A college ceramics teacher decided to do an experiment with his two fall pottery classes. He told one class they would be graded solely on the quantity of work they produced that quarter and their grade depended on the number of pots they threw — so the more the better! The second class was told their grade would be determined by the quality of their work and they only needed to produce one “perfect” pot.

Who did better work? The better quality pieces came from the class that was graded on quantity! As they were making all those pots, they couldn’t help but get better at it. They were doing, not thinking or trying. People are naturally curious. I suspect that each pot a student made became a little experiment in pot-making, whether they knew it or not.

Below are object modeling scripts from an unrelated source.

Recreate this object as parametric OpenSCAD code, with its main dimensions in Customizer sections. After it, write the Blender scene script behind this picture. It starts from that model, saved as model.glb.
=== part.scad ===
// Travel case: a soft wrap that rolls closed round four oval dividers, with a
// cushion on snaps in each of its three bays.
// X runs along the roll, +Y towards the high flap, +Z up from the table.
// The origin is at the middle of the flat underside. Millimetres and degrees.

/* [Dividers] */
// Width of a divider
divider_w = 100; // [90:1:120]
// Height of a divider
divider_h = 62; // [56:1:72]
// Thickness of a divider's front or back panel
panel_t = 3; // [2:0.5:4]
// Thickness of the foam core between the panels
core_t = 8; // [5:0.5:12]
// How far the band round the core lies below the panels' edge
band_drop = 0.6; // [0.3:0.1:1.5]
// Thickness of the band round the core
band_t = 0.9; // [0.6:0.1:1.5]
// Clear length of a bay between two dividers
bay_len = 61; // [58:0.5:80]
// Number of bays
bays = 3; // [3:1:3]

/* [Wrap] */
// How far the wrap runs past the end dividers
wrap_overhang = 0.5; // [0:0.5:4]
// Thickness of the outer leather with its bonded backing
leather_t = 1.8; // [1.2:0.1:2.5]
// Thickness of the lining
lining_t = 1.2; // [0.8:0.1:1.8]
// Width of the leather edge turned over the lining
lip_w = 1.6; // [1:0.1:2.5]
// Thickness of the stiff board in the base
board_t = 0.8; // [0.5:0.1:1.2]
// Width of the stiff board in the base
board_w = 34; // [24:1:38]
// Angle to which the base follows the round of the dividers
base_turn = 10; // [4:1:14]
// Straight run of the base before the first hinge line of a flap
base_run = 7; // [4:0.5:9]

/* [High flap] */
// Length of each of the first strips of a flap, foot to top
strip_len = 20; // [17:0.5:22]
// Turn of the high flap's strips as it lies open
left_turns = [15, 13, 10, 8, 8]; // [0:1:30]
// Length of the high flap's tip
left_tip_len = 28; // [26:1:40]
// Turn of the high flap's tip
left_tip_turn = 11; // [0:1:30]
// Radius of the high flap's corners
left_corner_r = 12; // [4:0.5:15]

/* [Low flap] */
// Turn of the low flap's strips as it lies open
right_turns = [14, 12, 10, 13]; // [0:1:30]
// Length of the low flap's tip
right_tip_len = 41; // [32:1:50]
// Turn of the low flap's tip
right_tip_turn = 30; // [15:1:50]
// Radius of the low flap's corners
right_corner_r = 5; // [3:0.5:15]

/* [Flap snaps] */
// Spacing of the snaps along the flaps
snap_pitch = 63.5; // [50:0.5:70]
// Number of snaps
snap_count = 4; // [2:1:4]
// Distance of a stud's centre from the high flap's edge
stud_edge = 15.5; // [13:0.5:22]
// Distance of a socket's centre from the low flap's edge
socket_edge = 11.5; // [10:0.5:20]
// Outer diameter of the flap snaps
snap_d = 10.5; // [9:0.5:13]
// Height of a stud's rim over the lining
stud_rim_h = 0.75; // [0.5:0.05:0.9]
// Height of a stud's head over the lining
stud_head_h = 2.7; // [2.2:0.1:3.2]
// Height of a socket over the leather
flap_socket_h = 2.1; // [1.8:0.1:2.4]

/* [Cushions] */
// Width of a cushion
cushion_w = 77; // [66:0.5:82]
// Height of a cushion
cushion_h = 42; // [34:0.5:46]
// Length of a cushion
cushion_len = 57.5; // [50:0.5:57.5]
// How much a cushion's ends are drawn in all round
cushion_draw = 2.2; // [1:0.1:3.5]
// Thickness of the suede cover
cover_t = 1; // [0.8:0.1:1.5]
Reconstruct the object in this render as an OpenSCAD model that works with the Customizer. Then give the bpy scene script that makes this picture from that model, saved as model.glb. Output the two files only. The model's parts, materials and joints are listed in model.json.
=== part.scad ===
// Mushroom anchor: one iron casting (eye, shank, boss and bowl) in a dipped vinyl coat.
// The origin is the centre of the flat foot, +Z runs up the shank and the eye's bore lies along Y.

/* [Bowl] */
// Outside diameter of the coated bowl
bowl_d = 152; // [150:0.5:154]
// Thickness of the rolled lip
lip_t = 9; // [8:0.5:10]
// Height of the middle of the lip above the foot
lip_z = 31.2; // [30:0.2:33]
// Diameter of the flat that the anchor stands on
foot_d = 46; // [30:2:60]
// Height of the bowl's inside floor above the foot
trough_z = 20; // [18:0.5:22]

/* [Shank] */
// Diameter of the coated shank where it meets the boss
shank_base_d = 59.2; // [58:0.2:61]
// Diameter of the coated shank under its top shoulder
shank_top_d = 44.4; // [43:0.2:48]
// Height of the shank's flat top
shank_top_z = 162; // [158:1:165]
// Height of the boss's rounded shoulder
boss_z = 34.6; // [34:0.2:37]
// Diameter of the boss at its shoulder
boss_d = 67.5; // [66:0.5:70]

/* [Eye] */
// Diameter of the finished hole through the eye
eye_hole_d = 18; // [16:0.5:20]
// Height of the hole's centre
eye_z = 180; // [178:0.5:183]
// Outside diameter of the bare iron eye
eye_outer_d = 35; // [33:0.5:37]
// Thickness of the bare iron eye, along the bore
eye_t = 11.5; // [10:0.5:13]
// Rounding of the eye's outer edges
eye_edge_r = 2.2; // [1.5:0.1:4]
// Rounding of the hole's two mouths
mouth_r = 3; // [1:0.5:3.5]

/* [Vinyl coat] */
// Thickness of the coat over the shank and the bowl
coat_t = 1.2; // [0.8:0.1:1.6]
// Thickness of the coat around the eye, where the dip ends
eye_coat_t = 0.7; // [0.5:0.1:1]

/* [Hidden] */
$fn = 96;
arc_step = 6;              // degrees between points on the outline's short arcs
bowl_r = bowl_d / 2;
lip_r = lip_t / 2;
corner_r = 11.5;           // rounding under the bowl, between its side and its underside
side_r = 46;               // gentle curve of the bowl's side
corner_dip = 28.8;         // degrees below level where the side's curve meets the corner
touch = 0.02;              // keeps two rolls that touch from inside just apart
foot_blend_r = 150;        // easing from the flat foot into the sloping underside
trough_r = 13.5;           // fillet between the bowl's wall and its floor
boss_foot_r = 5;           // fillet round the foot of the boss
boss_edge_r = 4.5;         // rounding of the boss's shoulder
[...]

I do a podcast with Bob Walsh. We just published our 103rd show. A hundred and three! And I still think it’s no good … thank goodness Bob keeps pushing us forward. If I did the show on my own, I probably would have 3 shows done. Every time we publish, all I can think about is what’s wrong with it or what needs to be better. Yet we have more than a thousand subscribers, and people I really respect tell me they listen to it and get value from it. Yes, there is still work to be done, but maybe it’s time to stop worrying about being a good podcaster and start looking at each show as an opportunity to run an experiment in podcasting. We can’t help but get better if we give our best, evaluate honestly, and keep doing it.

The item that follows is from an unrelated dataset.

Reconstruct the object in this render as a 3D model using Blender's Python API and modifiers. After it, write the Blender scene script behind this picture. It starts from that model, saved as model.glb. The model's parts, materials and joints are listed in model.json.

Isn’t play just a series of experiments? Kids don’t think about it, but they’re running experiments constantly. What happens when I poke this box … or when I stomp in this puddle? I’ve never considered myself a particularly playful person. Maybe being more experimental will induce some playfulness.

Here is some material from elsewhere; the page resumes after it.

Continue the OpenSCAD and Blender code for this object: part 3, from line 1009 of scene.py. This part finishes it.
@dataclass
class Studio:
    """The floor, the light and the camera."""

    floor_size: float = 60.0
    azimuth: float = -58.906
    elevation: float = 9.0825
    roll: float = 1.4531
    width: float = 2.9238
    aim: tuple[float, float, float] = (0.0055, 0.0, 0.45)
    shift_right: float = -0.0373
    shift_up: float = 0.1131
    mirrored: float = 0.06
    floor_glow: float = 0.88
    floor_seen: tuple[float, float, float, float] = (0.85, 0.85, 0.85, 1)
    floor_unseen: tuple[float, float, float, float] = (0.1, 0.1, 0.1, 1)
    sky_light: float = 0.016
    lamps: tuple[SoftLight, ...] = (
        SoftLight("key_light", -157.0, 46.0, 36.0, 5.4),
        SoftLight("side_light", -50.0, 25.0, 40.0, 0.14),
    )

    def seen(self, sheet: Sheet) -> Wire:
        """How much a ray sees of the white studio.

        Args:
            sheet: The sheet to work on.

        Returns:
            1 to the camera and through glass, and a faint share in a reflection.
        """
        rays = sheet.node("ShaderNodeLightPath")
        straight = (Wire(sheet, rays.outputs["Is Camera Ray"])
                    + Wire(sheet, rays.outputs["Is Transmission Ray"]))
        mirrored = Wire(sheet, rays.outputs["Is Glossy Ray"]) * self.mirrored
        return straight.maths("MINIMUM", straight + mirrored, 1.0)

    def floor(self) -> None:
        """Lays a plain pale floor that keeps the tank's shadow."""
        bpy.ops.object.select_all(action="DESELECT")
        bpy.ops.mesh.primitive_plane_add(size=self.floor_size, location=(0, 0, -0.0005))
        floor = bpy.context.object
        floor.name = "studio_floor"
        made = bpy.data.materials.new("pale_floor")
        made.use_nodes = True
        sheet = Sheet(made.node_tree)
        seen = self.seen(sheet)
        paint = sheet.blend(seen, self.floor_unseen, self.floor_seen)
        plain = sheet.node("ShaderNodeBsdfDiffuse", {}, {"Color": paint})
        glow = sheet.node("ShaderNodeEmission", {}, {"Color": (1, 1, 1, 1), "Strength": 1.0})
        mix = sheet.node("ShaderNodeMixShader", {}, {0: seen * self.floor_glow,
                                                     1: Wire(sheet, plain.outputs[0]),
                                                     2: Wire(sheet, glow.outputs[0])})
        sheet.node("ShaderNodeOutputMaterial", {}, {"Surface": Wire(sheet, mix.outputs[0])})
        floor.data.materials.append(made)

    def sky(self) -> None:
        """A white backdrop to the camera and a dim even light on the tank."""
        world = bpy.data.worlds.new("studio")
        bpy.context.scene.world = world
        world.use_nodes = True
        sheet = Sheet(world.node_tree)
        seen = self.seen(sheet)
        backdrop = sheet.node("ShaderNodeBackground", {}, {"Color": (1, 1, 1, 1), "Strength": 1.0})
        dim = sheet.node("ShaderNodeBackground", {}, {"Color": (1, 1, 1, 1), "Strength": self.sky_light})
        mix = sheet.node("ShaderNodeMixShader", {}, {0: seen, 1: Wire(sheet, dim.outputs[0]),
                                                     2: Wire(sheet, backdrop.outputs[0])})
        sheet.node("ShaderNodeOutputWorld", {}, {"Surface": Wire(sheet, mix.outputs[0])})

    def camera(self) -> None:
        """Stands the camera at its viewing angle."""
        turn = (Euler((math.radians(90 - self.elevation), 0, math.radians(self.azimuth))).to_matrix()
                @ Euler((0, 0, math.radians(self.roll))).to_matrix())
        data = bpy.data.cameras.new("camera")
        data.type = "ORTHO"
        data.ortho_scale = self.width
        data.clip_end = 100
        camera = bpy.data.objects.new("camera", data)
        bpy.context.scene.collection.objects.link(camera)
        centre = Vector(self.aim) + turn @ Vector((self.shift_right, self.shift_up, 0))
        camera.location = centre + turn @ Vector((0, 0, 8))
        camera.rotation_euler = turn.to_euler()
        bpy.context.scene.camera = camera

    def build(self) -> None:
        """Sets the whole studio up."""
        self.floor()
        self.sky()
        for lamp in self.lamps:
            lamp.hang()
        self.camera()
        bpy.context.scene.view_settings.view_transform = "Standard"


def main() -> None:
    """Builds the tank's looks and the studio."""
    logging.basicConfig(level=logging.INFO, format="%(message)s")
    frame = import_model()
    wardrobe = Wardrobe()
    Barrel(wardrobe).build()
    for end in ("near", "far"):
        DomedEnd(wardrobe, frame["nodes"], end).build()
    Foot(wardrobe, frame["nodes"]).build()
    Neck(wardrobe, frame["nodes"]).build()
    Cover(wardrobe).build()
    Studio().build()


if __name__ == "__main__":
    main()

Heck, it even applies to romance. I’ll never forget a conversation I had with a friend way back in college:

Bryan: Foley, how many times have you ever been slapped?
Me: I’ve never been slapped!
Bryan: Well, then you’re doing something wrong …

I never understood what he meant, but I think I’m beginning to. Turns out that women don’t generally like pigs, but they don’t usually like men to ask for a permission slip, either. A little experimentation with your partner or potential partner can take you a long way. Of course it can get you slapped, apparently, but the point is … you have to be willing to take some risks.

Tomorrow I’m running a dubious experiment. I’m going to find out what riding a time trial with zero training does to my body. It’s dubious because there is a large body of evidence from other riders pointing out what will likely happen. It would be a more interesting experiment to find out how training effects my personal performance. Instead of getting mad at myself for what I haven’t done yet, I’m just going to have some fun in the saddle and watch the experiment unfold.

As Yoda says, “Try not! Do or do not … there is no try.” When you find yourself merely trying, consider running an experiment instead.

8 thoughts on “Try not. Run an experiment instead.

  1. boesystems

    Patrick – if it helps at all, I really enjoy both your blog and the podcast. Though, as I’ve been running a small company for 15 years now, I mentally re-christen it as “The Small Business Podcast”. Like any show of this nature there are some I find more valuable than others, but I appreciate the thought and work that goes into it.

    And when your name goes bold in my RSS list, I know you’ll have written something thoughtful and worth reading. (Certainly not the case for a lot of other names on there.)

    Good luck with the “experimenting” – now I’m thinking of ways I can do something similar.

    Richard

    Reply
  2. robvs

    Great post. I can relate to just about every point that you make.

    I’d like to make a suggestion, if I may. Bryan says that you’re doing something wrong if you’ve “never been slapped.” I understand what he’s trying to say, but I think that it is a bad analogy.

    Never being slapped can come off as meaning that you should try harder to push some moral, legal, or selfish boundary. A better analogy may be something that a friend told me when I was learning to ski – “If you don’t fall, you’re not learning.”

    My friend was overstating it, of course, but his words have helped me get over something that used to paralyze me – the fear of going outside of my comfort zone because I might fail.

    Reply
    1. Patrick Foley Post author

      Ooh – that’s a good one. Apparently, I learn a LOT while skiing …

      That reminds me … I had a friend in high school who taught me how to sail (come to think of it, she taught me how to ski, too). She said if you never tip your boat over, you never find your limit – but if you spend all day with your mast in the water, that’s not sailing, either. I always liked that analogy.

      Failure is another great topic for discussion and very related to this post. I have traditionally not dealt with failure well – it has had precisely the effect on me that you describe; it’s prevented me from going outside my comfort zone, and I’m trying to work past that. I think it’s important to set up situations where I can “fail safely,” and rethinking an activity as an experiment helps me with that.

      I agree that Bryan’s approach is not for me and might be anathema to many – but I mention it for a reason. I always just dismissed him as being a “wild and crazy guy”, but I’m learning that he had a spark of something that was very worthwhile … and very attractive to the ladies. He didn’t wait around for a lady to come up to him – he tried something. Sometimes he failed spectacularly, but I’m pretty sure he never did anything that harmed anyone.

      Sorry if this is too much information, but clearly, I go too far in the opposite direction, and it has hurt me and hurt my marriage. It’s not very masculine or attractive to wait around for my wife to initiate intimacy. I learned that while reading The Way of the Superior Man a few years ago, and sure enough … my wife seems to prefer more “doing” from me and less “thinking about doing” or worse “talking about doing.” Literally, my wife would greatly prefer I experiment with various ways of getting her in the mood (or just go for it) rather than trying to negotiate with her to figure out what she wants. I was amazingly clueless about this and still have a lot to learn, but it’s been really important to our relationship. Your situation could be totally different, of course.

      It’s hard to talk about relationships, romance, and sex, but they’re important topics. Obviously, I’m no expert, but I know some good questions. And I wanted to mention it at least a little bit, because it’s a great part of life to practice experimenting instead of trying.